The biggest headache for start-ups remains fundraising, so 500 Global focuses on this area. The firm not only leverages its international brand, but also provides a supporting infrastructure that maps out timelines, assembles presentation decks, and matches funds to potential LPs. To this, it adds the might of an internal PR and marketing team.
“People determine credibility by understanding who you are,” said Harnal. “The more often a start-up is talked about, the higher the chance of attracting new customers and employees and securing additional capital. We send out a newsletter every day that gives portfolio company news. The founders love it.”
500 Global has also introduced technology-enabled operational efficiencies that cut across geographies. For example, Zavala in Mexico oversaw the construction of Founders Hub, a platform on which portfolio companies post requests for assistance and resources, and Ng led the creation of a centralised repository for investor reports ranging from audit materials to funding reports.
“All this information was trapped in inboxes, and I wanted to put it into a database so we could cross-examine it,” said Ng. “We want to build unified platforms for products, systems, software, and governance. It’s like we are a technology business that happens to operate a venture capital firm.”
Other support initiatives rolled out in Southeast Asia specifically include sales training programmes for start-ups targeting business customers, as well as mental health and wellness boot camps intended to address the psychological burdens – and risk of burnout – that come with being an entrepreneur.
Big picture
Ng and Harnal are now two of six managing partners who serve alongside Tsai and other C-suite members on a global committee responsible for the strategic direction of the firm. 500 Global has USD 2.5bn in AUM and half of its approximately 2,800 portfolio companies are based in the US with Latin America, Southeast Asia, and the Middle East accounting for most of the rest.
While the firm’s latest global fund – its largest yet at USD 140m – is gravitating towards writing larger cheques for a smaller set of core companies, the network of seed funds still underpins all activity. A selection of different facilities sits on top, ready to participate in growth-stage rounds. 500 Global contributed USD 21m to Carousell’s USD 85m Series C in 2018 through a special purpose vehicle (SPV).

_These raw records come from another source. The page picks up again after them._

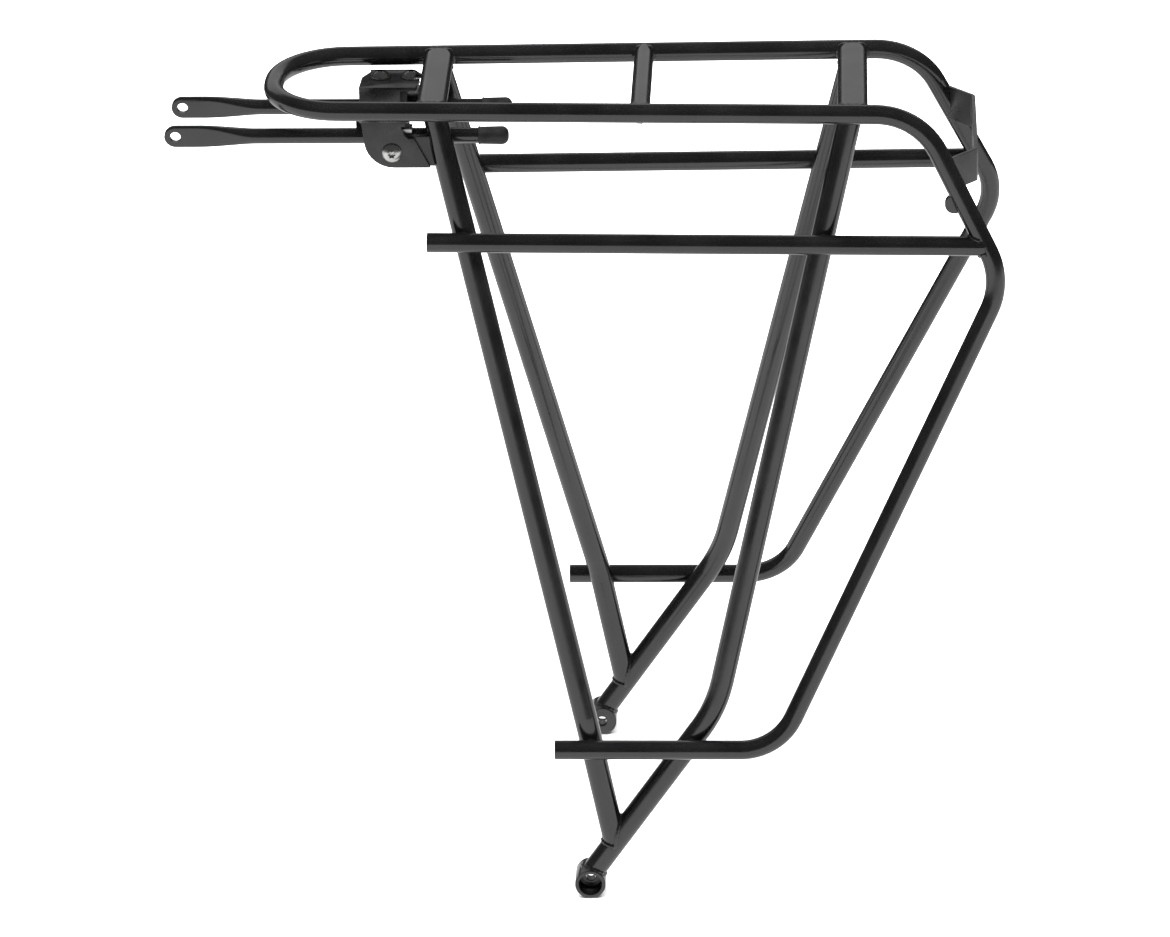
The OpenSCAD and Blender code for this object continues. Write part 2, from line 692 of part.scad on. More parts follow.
deck_and_side_tube();
flat_crossbar(front_top_x);  // front_crossbar
round_crossbar(middle_bar_x, deck_z, rail_d);  // middle_crossbar
flat_crossbar(rear_top_x);  // rear_crossbar
front_leg(LEFT);  // left_front_leg
front_leg(RIGHT);  // right_front_leg
rear_leg(LEFT);  // left_rear_leg
rear_leg(RIGHT);  // right_rear_leg
pannier_rail(LEFT);  // left_pannier_rail
pannier_rail(RIGHT);  // right_pannier_rail
foot_eye(LEFT);  // left_foot_eye
foot_eye(RIGHT);  // right_foot_eye
rail_end_plugs();
light_plate();
cable_boss();
lug_plate(LEFT);  // left_lug_plate
lug_plate(RIGHT);  // right_lug_plate
saddle(LEFT);  // left_saddle
saddle(RIGHT);  // right_saddle
tilt_bolt(LEFT);  // left_tilt_bolt
tilt_bolt(RIGHT);  // right_tilt_bolt
tilt_nut(LEFT);  // left_tilt_nut
tilt_nut(RIGHT);  // right_tilt_nut
clamp_shoe(LEFT);  // left_clamp_shoe
clamp_shoe(RIGHT);  // right_clamp_shoe
clamp_jaw(LEFT);  // left_clamp_jaw
clamp_jaw(RIGHT);  // right_clamp_jaw
clamp_bolts(LEFT);  // left_clamp_bolts
clamp_bolts(RIGHT);  // right_clamp_bolts
clamp_washers(LEFT);  // left_clamp_washers
clamp_washers(RIGHT);  // right_clamp_washers
stay(LEFT);  // left_stay
stay(RIGHT);  // right_stay
stay_cap(LEFT);  // left_stay_cap
stay_cap(RIGHT);  // right_stay_cap
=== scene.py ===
import math

import bpy
from mathutils import Matrix, Vector
from mathutils.bvhtree import BVHTree


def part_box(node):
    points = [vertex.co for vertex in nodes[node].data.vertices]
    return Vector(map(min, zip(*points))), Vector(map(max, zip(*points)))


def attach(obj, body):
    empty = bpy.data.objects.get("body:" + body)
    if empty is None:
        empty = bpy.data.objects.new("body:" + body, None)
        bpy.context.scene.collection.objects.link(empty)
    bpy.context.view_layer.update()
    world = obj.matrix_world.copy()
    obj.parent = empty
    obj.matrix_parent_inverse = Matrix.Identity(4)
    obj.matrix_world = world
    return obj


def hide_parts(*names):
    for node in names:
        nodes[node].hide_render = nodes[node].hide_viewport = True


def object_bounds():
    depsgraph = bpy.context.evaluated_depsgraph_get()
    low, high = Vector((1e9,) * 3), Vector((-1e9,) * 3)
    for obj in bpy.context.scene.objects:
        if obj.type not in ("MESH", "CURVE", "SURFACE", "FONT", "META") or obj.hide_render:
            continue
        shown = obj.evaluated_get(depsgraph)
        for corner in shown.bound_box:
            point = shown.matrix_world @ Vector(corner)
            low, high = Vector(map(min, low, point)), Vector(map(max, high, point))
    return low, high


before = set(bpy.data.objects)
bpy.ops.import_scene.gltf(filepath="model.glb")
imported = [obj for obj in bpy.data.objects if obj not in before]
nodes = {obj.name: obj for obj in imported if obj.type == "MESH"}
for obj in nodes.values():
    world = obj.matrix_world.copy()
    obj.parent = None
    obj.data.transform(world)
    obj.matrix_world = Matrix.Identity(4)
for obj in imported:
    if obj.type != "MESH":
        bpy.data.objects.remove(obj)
cad_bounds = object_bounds()
MM = 0.001
X, Z = 0, 2
SIDES = {"left": -1, "right": 1}


# ---- Tubes ----
# The carrier is cold-drawn steel tube, bent, coped and welded, then powder coated black as one piece. The
# powder melts into a thick gloss skin, so the eye sees long soft reflections with a faint orange peel.
def linear(hex_colour):
    parts = [int(hex_colour[i:i + 2], 16) / 255 for i in (1, 3, 5)]
    return [c / 12.92 if c <= 0.04045 else ((c + 0.055) / 1.055) ** 2.4 for c in parts] + [1.0]


def add_node(material, kind, settings=None, links=None):
    node = material.node_tree.nodes.new(kind)
    for name, value in (settings or {}).items():
        if isinstance(name, str) and hasattr(node, name):
            setattr(node, name, value)
        else:
            node.inputs[name].default_value = value
    for socket, source in (links or {}).items():
        material.node_tree.links.new(source, node.inputs[socket])
    return node


def new_material(name, colour, metallic, roughness, ior=1.5):
    material = bpy.data.materials.new(name)
    material.use_nodes = True
    shader = material.node_tree.nodes["Principled BSDF"]
    shader.inputs["Base Color"].default_value = linear(colour)
    shader.inputs["Metallic"].default_value = metallic
    shader.inputs["Roughness"].default_value = roughness
    shader.inputs["IOR"].default_value = ior
    return material, shader


def grain(material, size_mm, detail=2.0, stretch=(1, 1, 1)):
    """Noise whose spots are size_mm across, drawn out along an axis where stretch is below 1."""
    place = add_node(material, "ShaderNodeTexCoord")
    drawn = add_node(material, "ShaderNodeMapping", {"Scale": stretch}, {"Vector": place.outputs["Object"]})
    return add_node(material, "ShaderNodeTexNoise", {"Scale": 1 / (size_mm * MM), "Detail": detail},
                    {"Vector": drawn.outputs["Vector"]})


# Most of a noise's values lie between these two
NOISE_LOW, NOISE_HIGH = 0.35, 0.65


def vary(material, source, socket, low, high):
    span = {"From Min": NOISE_LOW, "From Max": NOISE_HIGH, "To Min": low, "To Max": high}
    spread = add_node(material, "ShaderNodeMapRange", span, {"Value": source.outputs["Fac"]})
    material.node_tree.links.new(spread.outputs["Result"], socket)


def vary_colour(material, source, socket, dark, light):
    ramp = add_node(material, "ShaderNodeValToRGB", links={"Fac": source.outputs["Fac"]})
    stops = zip(ramp.color_ramp.elements, (NOISE_LOW, NOISE_HIGH), (dark, light))
    for stop, position, colour in stops:
        stop.position = position
        stop.color = linear(colour)
    material.node_tree.links.new(ramp.outputs["Color"], socket)


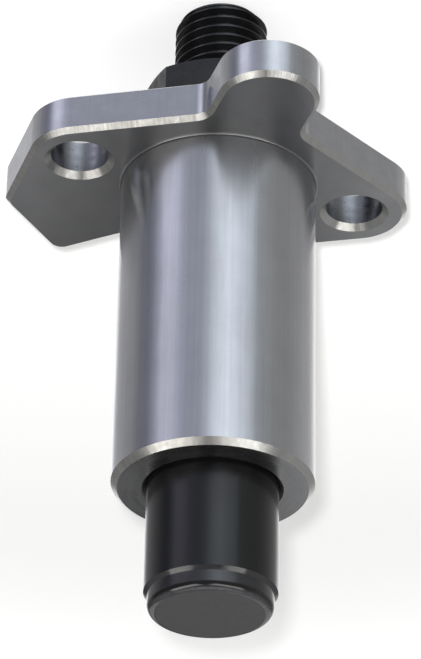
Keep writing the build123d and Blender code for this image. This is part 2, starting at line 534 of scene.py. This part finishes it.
def milled_wall():
    """The flange's side, milled along its outline."""
    finish = Finish("milled_wall", aluminium, 1.0, 0.24)
    finish.brush(0.75)
    finish.shade(finish.varied((2.5, 0.1, 1), 0.97, 1.03, 2.0))
    finish.polish(finish.varied((0.3, 0.5, 1), 0.85, 1.2))
    finish.shade(finish.varied((0.4, 0.6, 1), 0.94, 1.03, 5.0))
    return finish.material


def faced_plate():
    """The flange's flat faces, finely ground and slightly dull."""
    finish = Finish("mounting_face", ground_aluminium, 1.0, 0.31)
    finish.bump(finish.noise((3.0, 3.0, 3.0), 5.0, 0.7), 0.2, 0.003)
    finish.polish(finish.varied((0.25, 0.25, 1), 0.9, 1.15))
    finish.shade(finish.varied((0.3, 0.3, 1), 0.94, 1.04, 6.0, 0.65))
    return finish.material


def faced_end():
    """The barrel's end, with the rings that facing leaves."""
    finish = Finish("turned_end", (0.42, 0.425, 0.435), 1.0, 0.27)
    finish.bump(finish.noise((0.02, 3.5, 1), 3.0, 0.6), 0.3, 0.006)
    finish.bump(finish.noise((2.0, 8.0, 1), 4.0, 0.7), 0.12, 0.002)
    finish.polish(finish.varied((0.1, 0.8, 1), 0.85, 1.2))
    finish.shade(finish.varied((0.1, 2.5, 1), 0.92, 1.05, 3.0))
    return finish.material


def cut_chamfer(name, bars, depth):
    """A freshly cut edge with the cutter's chatter across it."""
    finish = Finish(name, bright_aluminium, 1.0, 0.32)
    finish.brush(0.6)
    chatter = finish.noise((bars, 0.12, 1), 3.0, 0.6)
    finish.bump(chatter, depth, 0.02)
    # The chatter's dark bars fade toward the right ear
    fade_end = 9 * MM
    strength = finish.spread(finish.coordinate("Object", "X"), 0.0, fade_end, 1.0, 0.2)
    loss = finish.spread(chatter, 0.35, 0.7, 0.3, -0.06)
    finish.shade(finish.math("SUBTRACT", 1, finish.math("MULTIPLY", loss, strength)))
    finish.shade(finish.varied((bars * 0.2, 0.3, 1), 0.93, 1.03, 2.0))
    finish.polish(finish.varied((1.2, 1.5, 1), 0.85, 1.25))
    return finish.material


def drilled_bore():
    """A drilled hole's wall, with turning lines and small dark pits; its colour, darker than the other
    aluminium, is painted shade inside the hole.
    """
    finish = Finish("drilled_bore", (0.30, 0.305, 0.32), 1.0, 0.32)
    finish.brush(0.6)
    finish.bump(finish.noise((0.12, 5.0, 1), 3.0, 0.6), 0.35, 0.01)
    pits = finish.noise((2.2, 3.0, 1), 2.0, 0.5)
    finish.shade(finish.spread(pits, 0.66, 0.72, 1.0, 0.25))
    finish.polish(finish.varied((0.4, 1.5, 1), 0.8, 1.4))
    return finish.material


def dull_bore():
    """The plunger bore and the threaded wall, dull from use."""
    finish = Finish("plunger_bore", (0.3, 0.3, 0.31), 1.0, 0.4)
    finish.bump(finish.noise((0.1, 4.0, 1), 3.0), 0.3, 0.01)
    finish.polish(finish.varied((0.4, 0.8, 1), 0.85, 1.2))
    return finish.material


def anodised_shank():
    """Satin black anodising over fine turning, highlights drawn out along the axis."""
    finish = Finish("anodised_shank", (0.001, 0.001, 0.001), 0.0, 0.2)
    finish.shine(0.58)
    finish.brush(0.85)
    finish.bump(finish.noise((0.06, 6.0, 1), 3.0, 0.6), 0.12, 0.004)
    finish.bump(finish.noise((1.6, 1.8, 1), 4.0, 0.7), 0.08, 0.004)
    finish.polish(finish.varied((0.25, 0.2, 1), 0.85, 1.2, 4.0))
    finish.shade(finish.varied((0.5, 0.4, 1), 0.8, 1.25, 5.0))
    return finish.material


def anodised_edge():
    """The plunger's step and rounding, rubbed glossier than its sides, with painted light where the
    rounding faces up.
    """
    finish = Finish("anodised_edge", (0.005, 0.005, 0.0055), 0.0, 0.12)
    finish.shine(0.8)
    finish.bump(finish.noise((0.8, 3.0, 1), 4.0, 0.6), 0.15, 0.006)
    finish.polish(finish.varied((0.5, 1.5, 1), 0.7, 1.5, 3.0))
    finish.shade(finish.varied((1.2, 2.0, 1), 0.8, 1.3, 4.0))
    # Painted light: paler where the rounding turns to face along the axis, toward the lamps above
    finish.shade(finish.spread(finish.coordinate("Normal", "Z"), 0.6, 0.97, 1.0, 7.0))
    return finish.material


def anodised_face():
    """The plunger's end face, evenly matt; its grey, lighter than the shank's black, is partly a matt
    finish and partly painted light from above.
    """
    finish = Finish("anodised_face", (0.044, 0.044, 0.045), 0.0, 0.5)
    finish.bump(finish.noise((5.0, 5.0, 1), 4.0, 0.7), 0.15, 0.004)
    finish.polish(finish.varied((0.6, 0.6, 1), 0.9, 1.1))
    finish.shade(finish.varied((0.8, 0.8, 1), 0.94, 1.06, 6.0, 0.65))
    return finish.material


def black_oxide():
    """Satin black oxide on the nut, a little uneven."""
    finish = Finish("black_oxide", (0.006, 0.006, 0.0065), 0.0, 0.3)
    finish.bump(finish.noise((1500, 1500, 1500), 4.0, 0.6, True), 0.3, 0.01)
    finish.polish(finish.varied((700, 700, 700), 0.6, 1.4, 4.0, 0.6, True))
    finish.shade(finish.varied((400, 400, 400), 0.7, 1.4, 5.0, 0.6, True))
    return finish.material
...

“Some of these later-stage cheques are from SPVs we spin out, others are from standalone growth funds. We’ve done a lot of SPVs, they can get quite large, and they work well for us because LPs don’t want to invest in every company,” Ng explained. “We look to build a pyramid of different funds or facilities at different stages, depending on which geographies are ready for them.”
Decisions on geographic expansion are driven by priorities and resources – most pertinently, whether local market conditions are conducive to 500 Global’s strategy and whether people who share the firm’s ethos are available to execute it. 500 Global may invest repeatedly in a geography, but it doesn’t necessarily follow that a local fund will be launched. India is perhaps the best example of this in Asia.
“Maybe we aren’t as active as before, but we haven’t stopped. We were early in India, and we still have a portfolio there through the global fund and the Southeast Asia fund, but when you look at somewhere like Eastern Europe, where we also invest, it’s so much more mature,” said Tsai. “India is still on our radar. So is Western Europe, which is covered by our Istanbul team that focuses on Eastern Europe.”
Meanwhile, the firm’s direct presence in Japan ceased in 2019 when the local team spun out, rebranding as Coral Capital. It was described as an amicable split, with Coral continuing to manage 500 Global’s Japan fund and raising fresh capital of its own. In 2021, Eddie Thai, who led the firm’s Vietnam operation, spun out to launch Ascend Ventures Vietnam. This also happened with 500 Global’s blessing.
Last year, AVCJ interviewed multiple Asia-based investors who had worked for global seed platforms and then decided to go solo. Two themes emerged: a desire to pursue a strategy that wasn’t consistent with that of the mother ship; and a reluctance to continue giving up a portion of the economics, especially when they have established a local track record and took the lead in raising a local fund.
Tsai observed that spinouts are part of the fabric of venture capital – not least because many of the best early-stage investors are entrepreneurial by nature. Such moves can also be beneficial to emerging technology ecosystems. At the same time, she highlighted the long tenure of 500 Global’s senior team.
Both Ng and Harnal added that investment professionals are highly incentivised to stay, based on the value of the 500 Global platform, the autonomy granted to local teams, and the money. There is global and local representation on the investment committees of individual funds; the ability to hold managers accountable is centralised; and most of the economics accrue to those making the investments.
“The firm must care about the region, the region must make a lot of money for LPs that trust the brand, and there must be a level of collaboration within the GP that makes sense. If those elements do not align, fiefdoms might spawn,” said Ng. “I often get asked about a spinning out, including by LPs that want to test me. My goal has never been to build a fiefdom for Southeast Asia. I wanted to build a platform.”
Valuation to realisation
His commitment to the 500 Global model is unchanged, and his outlook on Southeast Asia is undimmed. There is growing evidence of indigenous innovation, exemplified by the likes of eFishery, a provider of smart feeding systems – plus support on procurement and marketing – to Indonesian fish and shrimp farmers. 500 Global took part in the Series A; the company reportedly recently became a unicorn.
Seed-stage valuations spiked briefly – rising from USD 3m to as much as USD 10m – and have since normalised. 500 Global is still uncomfortable with Series A rounds, where investors are being asked to pay a premium for companies that haven’t been de-risked much compared to the seed stage, although the risk-reward tends to even out by Series B following a drop-off in competition.
The late-stage reset has impaired fund performance – a unicorn once on course to return 2x of a fund on its own is now tracking at 1.5x – but Ng noted that LPs are hardly complaining. He is generally ambivalent regarding down rounds, arguing that they lead to stronger companies and better returns in the long term, provided founders and investors are willing to address some immediate discomfort.
If the more challenging conditions have altered anything at all, it is perspective on exits. Backing a company all the way to IPO isn’t necessarily the preferred outcome; early trade sales are also appealing.
“I think there is a lot of value in exiting quickly. Do you want to wait 10 years for 200x or would you settle for 50x in two years? These days, I am cognizant of finding ways to sell earlier and generate a better IRR. Small M&A deals don’t get much attention, but they aren’t bad: you might have come in at a USD 2m post-money valuation and then get out at USD 30m within a year.”